Can anyone point at the critical vulnerabilities already patched as a result of mythos? (see 3:52 in the video)

For example, the 27 year old openbsd remote crash bug, or the Linux privilege escalation bugs?

I know we've had some long-standing high profile, LLM-found bugs discussed but seems unlikely there was speculation they were found by a previously unannounced frontier model.

[0] https://www.youtube.com/watch?v=INGOC6-LLv0

VadimPR - 21 minutes ago

I'm not one to believe the Silicon Valley hype usually (GPT-2 being too dangerous to release, AI giving us UBI, and so on), but having run Claude Opus 4.6 against my codebase (a MUD client) over the weekend, I can believe this assessment.

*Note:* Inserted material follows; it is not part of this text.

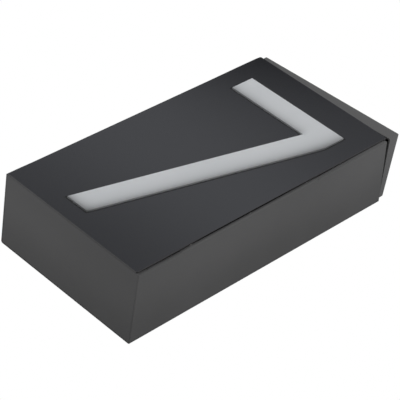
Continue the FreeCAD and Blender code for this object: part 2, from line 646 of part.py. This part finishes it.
# Snap pins on the panel press into nylon bushes in the lips.
pins, bushes = [], []
for i, (sx, z) in enumerate([(sx, z) for sx in (1, -1) for z in LIP_Z]):
    x = sx * pin_x
    pins.append(fuse("pin%d" % i, [cyl("pin_rod%d" % i, "y", x, lip_back - 5.2, z, pin_r, panel_back - lip_back + 5.2),
                                   cone("pin_tip%d" % i, "y", x, lip_back - 6.4, z, 0.6, pin_r, 1.2)]))
    bushes.append(cut("bush%d" % i,
                      fuse("bush_body%d" % i, [cyl("bush_tube%d" % i, "y", x, lip_back - 4.6, z, bush_r - 0.05, sheet_t + 4.6),
                                               cyl("bush_rim%d" % i, "y", x, lip_back - 0.9, z, 2.8, 0.9)]),
                      cyl("bush_bore%d" % i, "y", x, lip_back - 6, z, bush_bore, 10)))
keep(group("snap_pins", pins), "snap_pins")
keep(group("snap_bushes", bushes), "snap_bushes")
strips = []
for tag, sx in (("_r", 1), ("_l", -1)):
    lo, hi = sorted(((half_w - lip_w + 0.5) * sx, (half_w - 2.8) * sx), key=lambda d: d.v)
    strip = box("seal_strip" + tag, lo, hi, lip_front + 0.05, panel_back, lip_z0 + 2, lip_z0 + lip_len - 2)
    bores = fuse("seal_bores" + tag, [cyl("seal_bore%s%d" % (tag, j), "y", sx * pin_x, lip_front - 1, z, pin_r + 0.3, 5)
                                      for j, z in enumerate(LIP_Z)])
    strips.append(cut("seal" + tag, strip, bores))
keep(group("panel_seal", strips), "panel_seal")

# Plug connection between the driver's lead and the LED board: the socket rides on the light
# box and slides off the plug when the front comes away.
keep(cut("led_socket", box("socket_block", 24, 36, box_floor - 8, box_floor, -97, -87),
         box("socket_hollow", 25.2, 34.8, box_floor - 9, box_floor - 1.2, -95.8, -88.2)), "led_socket")
plug = fuse("plug_parts", [box("plug_nose", 25.5, 34.5, box_floor - 8.2, box_floor - 1.6, -95.5, -88.5),
                           box("plug_grip", 24.4, 35.6, box_floor - 13.4, box_floor - 8.2, -96.6, -87.4)])
keep(plug, "led_plug")

# ================================================================ electrical gear on the back plate
b = new_body("led_driver")
s1 = sketch(b, "XZ_Plane", sheet_t, [rect(-drv_w / 2, drv_w / 2, drv_z0 + 8, drv_z1 - 8, 2)], "case_outline")
p1 = pad(b, s1, drv_dp, "case")
f1 = fillet(b, p1, lambda e: all(abs(v.Point.y + (sheet_t + drv_dp).v) < 1e-6 for v in e.Vertexes), 1.2, "case_edge")
s2 = sketch(b, "XZ_Plane", sheet_t, [rect(-9, 9, drv_z0, drv_z1, 3), ("circle", 0, drv_z0 + 4, 2.2),
                                     ("circle", 0, drv_z1 - 4, 2.2)], "ear_outline")
pad(b, s2, 2.5, "ears")

b = new_body("terminal_block")
s1 = sketch(b, "XZ_Plane", sheet_t, [rect(-term_w / 2, term_w / 2, term_z0, term_z1, 1)], "block_outline")
p1 = pad(b, s1, term_dp, "block")
term_mid = (term_z0 + term_z1) / 2
POLES = (-11.0, 0.0, 11.0)
s2 = sketch(b, "XY_Plane", term_z0, [("circle", x, -(sheet_t + 7.5), 2.9) for x in POLES], "wire_ways")
pocket(b, s2, term_z1 - term_z0, "wire_bores", back=True)
s3 = sketch(b, "XZ_Plane", sheet_t + term_dp,
            [("circle", x, term_mid + dz, 2.3) for x in POLES for dz in (-6, 6)], "screw_ways")
pocket(b, s3, term_dp - 7.5, "screw_bores")
s4 = sketch(b, "XZ_Plane", sheet_t + term_dp, [("circle", 5.5, term_mid, 1.8)], "fixing_way")
pocket(b, s4, term_dp, "fixing_bore")
clamps, tscrews = [], []
for i, x in enumerate(POLES):
    sleeve = ring("clamp_sleeve%d" % i, "z", x, sheet_t + 7.5, term_z0 + 1, 2.8, 1.7, term_z1 - term_z0 - 2)
    drill = fuse("clamp_drill%d" % i, [cyl("clamp_drill%d_%d" % (i, j), "y", x, sheet_t + 7.5, term_mid + dz, 1.4, 6)
                                       for j, dz in enumerate((-6, 6))])
    clamps.append(cut("clamp%d" % i, sleeve, drill))
    for j, dz in enumerate((-6, 6)):
        tag = "%d_%d" % (i, j)
        body = fuse("ts_body" + tag, [cyl("ts_shaft" + tag, "y", x, sheet_t + 9.0, term_mid + dz, 1.35, 3.0),
                                      cyl("ts_head" + tag, "y", x, sheet_t + 11.0, term_mid + dz, 2.1, 2.6)])
        tscrews.append(cut("ts" + tag, body, box("ts_slot" + tag, x - 3, x + 3, sheet_t + 12.6, sheet_t + 15,
                                                 term_mid + dz - 0.35, term_mid + dz + 0.35)))
keep(group("terminal_clamps", clamps), "terminal_clamps")
keep(group("terminal_screws", tscrews), "terminal_screws")

# Weld studs and nuts that hold the driver and the terminal block to the back plate.
spots = ((D(0), drv_z0 + 4, 1.9, D(2.5), 8.0), (D(0), drv_z1 - 4, 1.9, D(2.5), 8.0), (D(5.5), term_mid, 1.5, term_dp, 20.0))
studs, nuts = [], []
for i, (x, z, r, seat, tall) in enumerate(spots):
    studs.append(cyl("mount_stud%d" % i, "y", x, sheet_t, z, r, tall))
    nuts.append(nut("mount_nut%d" % i, "y", x, sheet_t + seat, z, r * 2.05, r, r * 1.6))
keep(group("mounting_studs", studs), "mounting_studs")
keep(group("mounting_nuts", nuts), "mounting_nuts")

# Earth point: weld stud, ring terminal, washer face nut.
ex, ez = -34.0, 47.0
keep(cyl("earth_stud", "y", ex, sheet_t, ez, 2.0, 11), "earth_stud")
eye = cut("ring_eye_cut", fuse("ring_eye", [cyl("eye_disc", "y", ex, sheet_t, ez, 4.2, 0.8),
                                            box("eye_neck", ex - 1.6, ex + 1.6, sheet_t, sheet_t + 0.8, ez + 3, ez + 9)]),
          cyl("eye_hole", "y", ex, 0, ez, 2.1, 4))
keep(fuse("ring_terminal", [eye, ring("eye_barrel", "z", ex, sheet_t + 2.2, ez + 8, 2.2, 1.2, 6)]), "ring_terminal")
keep(nut("earth_nut", "y", ex, sheet_t + 0.8, ez, 4.0, 2.0, 3.2), "earth_nut")

# Rubber grommet for the supply cable, in the back plate.
g = ring("grommet_core", "y", entry_x, 0.2, entry_z, entry_hole - 0.05, cable_r, sheet_t + 2.2)
g_in = ring("grommet_flange", "y", entry_x, sheet_t, entry_z, entry_hole + 2.5, cable_r, 2.4)
keep(fuse("cable_grommet", [g, g_in]), "cable_grommet")


def wire(name, points, r):
    o = doc.addObject("Part::Feature", name)
    o.Shape = tube(points, r)
    return keep(o, name)


# Wires inside the box.  They end in the clamps, in the driver's case and in the ring terminal.
wy = -(sheet_t + 7.5).v
wire("live_wire", [(POLES[0], wy, 41.0), (POLES[0], wy, 29.5), (-9.0, wy - 2.0, 20.5), (-9.0, wy - 2.0, 12.0)], 1.15)
wire("neutral_wire", [(POLES[1], wy, 41.0), (POLES[1], wy, 30.0), (-4.0, wy - 4.0, 21.0), (-4.0, wy - 4.0, 12.0)], 1.15)
wire("earth_wire", [(POLES[2], wy, 55.0), (POLES[2], wy, 67.0), (-20.0, wy, 67.0),
                    (-34.0, -(sheet_t + 2.2).v, 67.0), (-34.0, -(sheet_t + 2.2).v, 57.0)], 1.15)
lead_q = (box_floor - 13.4).v
wire("led_lead", [(30.0, -lead_q, -92.0), (30.0, -(lead_q - 7.0), -92.0), (21.0, -(lead_q - 9.0), -88.0),
                  (14.0, -(lead_q - 9.0), -78.0), (12.0, -(lead_q - 9.0), -66.0), (12.0, -(lead_q - 9.0), -58.0)], 1.6)

# ================================================================ checks and files
doc.recompute()
bad = []
for o in doc.Objects:
    if "Invalid" in o.State or "Error" in o.State:
        bad.append("%s (%s): %s" % (o.Name, o.Label, o.State))
for o in nodes:
    if o.Shape.isNull() or not o.Shape.isValid():
        bad.append("%s: bad shape" % o.Label)
    elif not o.Shape.Solids:
        bad.append("%s: no solid" % o.Label)
if bad:
    raise RuntimeError("; ".join(bad))
os.makedirs("parts", exist_ok=True)
for o in nodes:
    o.Shape.exportStep("parts/%s.step" % o.Label)
print("%d nodes, %d solids" % (len(nodes), sum(len(o.Shape.Solids) for o in nodes)))
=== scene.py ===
import json
import math

import bpy
from mathutils import Matrix, Vector

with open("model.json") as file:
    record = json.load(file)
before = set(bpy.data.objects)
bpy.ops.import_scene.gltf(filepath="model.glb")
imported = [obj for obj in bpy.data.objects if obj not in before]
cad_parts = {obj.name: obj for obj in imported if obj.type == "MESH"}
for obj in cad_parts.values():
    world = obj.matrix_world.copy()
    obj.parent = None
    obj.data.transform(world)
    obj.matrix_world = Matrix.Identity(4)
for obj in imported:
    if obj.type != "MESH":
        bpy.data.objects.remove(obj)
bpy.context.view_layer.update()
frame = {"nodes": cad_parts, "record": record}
nodes = frame["nodes"]
scene = bpy.context.scene

# ---------------------------------------------------------------- camera
# The sign lies on its back for its portrait: the camera is to its lower right, in front,
# turned so that the sign's top end points to the right of the picture.
right = Vector((0.70284151, -0.12902546, 0.69954718))
down = Vector((0.50573481, 0.78220789, -0.36384491))
ahead = Vector((-0.50024606, 0.60951066, 0.61502084))
cam_data = bpy.data.cameras.new("camera")
cam_data.sensor_width = 36.0
cam_data.lens = 157.21
cam_data.clip_start = 0.05
cam_data.clip_end = 50.0
cam = bpy.data.objects.new("camera", cam_data)
turn = Matrix((right, -down, -ahead)).transposed()
cam.matrix_world = Matrix.Translation((0.60205168, -0.75267575, -0.73844689)) @ turn.to_4x4()
scene.collection.objects.link(cam)
scene.camera = cam

# ---------------------------------------------------------------- light
scene.view_settings.view_transform = "Standard"
scene.view_settings.look = "None"
scene.view_settings.exposure = 0.0
scene.view_settings.gamma = 1.0

# "up" for the portrait: the sign lies on its back, so the tent's top is out of its front.
world = bpy.data.worlds.new("tent")
scene.world = world
world.use_nodes = True
wt = world.node_tree
wt.nodes.clear()


def wnode(kind, **props):
    n = wt.nodes.new(kind)
    for k, v in props.items():
        setattr(n, k, v)
    return n


out = wnode("ShaderNodeOutputWorld")
geo = wnode("ShaderNodeTexCoord")


def lobe(direction, lo, hi):
    """0 to 1 as the view direction's cosine to direction goes from lo to hi."""
    d = wnode("ShaderNodeVectorMath", operation="DOT_PRODUCT")
    d.inputs[1].default_value = Vector(direction).normalized()
    wt.links.new(geo.outputs["Generated"], d.inputs[0])
    m = wnode("ShaderNodeMapRange", interpolation_type="SMOOTHSTEP")
    m.inputs["From Min"].default_value = lo
    m.inputs["From Max"].default_value = hi
    wt.links.new(d.outputs["Value"], m.inputs["Value"])
    return m.outputs["Result"]


def blend(fac, a, b):
    m = wnode("ShaderNodeMix", data_type="RGBA")
    wt.links.new(fac, m.inputs[0])
    for sock, v in ((m.inputs[6], a), (m.inputs[7], b)):
        if isinstance(v, tuple):
            sock.default_value = (*v, 1.0)
        else:
            wt.links.new(v, sock)
    return m.outputs[2]


def times(a, b):
    m = wnode("ShaderNodeMath", operation="MULTIPLY")
    wt.links.new(a, m.inputs[0])
    wt.links.new(b, m.inputs[1])
    return m.outputs["Value"]


# A white tent, brighter above the front.  On the side that the front mirrors to the camera it
# has a dim patch with one soft bright band across it, level with the front.
tent = blend(lobe((0, -1, 0), -0.6, 0.9), (0.62, 0.62, 0.63), (1.06, 1.06, 1.06))
patch = lobe((-0.51, -0.59, 0.62), 0.86, 0.96)
ACROSS = (0.0, 0.729, 0.685)
band = times(lobe(ACROSS, -0.085, -0.015), lobe(tuple(-c for c in ACROSS), -0.058, 0.005))
tent = blend(patch, tent, (0.43, 0.44, 0.475))
tent = blend(times(patch, band), tent, (0.78, 0.80, 0.86))
tent = blend(times(patch, lobe((0, 1, 0), -0.563, -0.535)), tent, (0.03, 0.03, 0.035))
lit = wnode("ShaderNodeBackground")
wt.links.new(tent, lit.inputs["Color"])
seen = wnode("ShaderNodeBackground")
seen.inputs["Color"].default_value = (1.0, 1.0, 1.0, 1.0)
path = wnode("ShaderNodeLightPath")
mix = wnode("ShaderNodeMixShader")
wt.links.new(path.outputs["Is Camera Ray"], mix.inputs["Fac"])
wt.links.new(lit.outputs["Background"], mix.inputs[1])
wt.links.new(seen.outputs["Background"], mix.inputs[2])
wt.links.new(mix.outputs["Shader"], out.inputs["Surface"])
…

Opus alone did a good job of identifying security issues in my software, as it did with Firefox [1] and Linux [2]. A next-generation frontier model being able to find even more issues sounds believable.

That said, this is script kiddies vs sql injections all over again. Everyone will need to get their basic security up on the new level and it will become the new normal. And, given how intelligence agencies are sitting on a ton of zero-days already, this will actually help the general public by levelling out the playing field once again.

1 - https://www.anthropic.com/news/mozilla-firefox-security 2 - https://neuronad.com/ai-news/claude-code-unearthed-a-23-year...

Sol- - 11 hours ago

I don't want to be overly cynical and am in general in favor of the contrarian attitude of simply taking people at their word, but I wonder if their current struggles with compute resources make it easier for them to choose to not deploy Mythos widely. I can imagine their safety argument is real, but regardless, they might not have the resources to profitably deploy it. (Though on the other hand, you could argue that they could always simply charge more.)

underdeserver - 11 hours ago

Interesting also is what they didn't find, e.g. a Linux network stack remote code execution vulnerability. I wonder if Mythos is good enough that there really isn't one.

rakel_rakel - 10 hours ago

> On the global stage, state-sponsored attacks from actors like China, Iran, North Korea, and Russia have threatened to compromise the infrastructure that underpins both civilian life and military readiness.

AITA for thinking that PRISM was probably the state sponsored program affecting civilian life the most? And that one state is missing from the list here?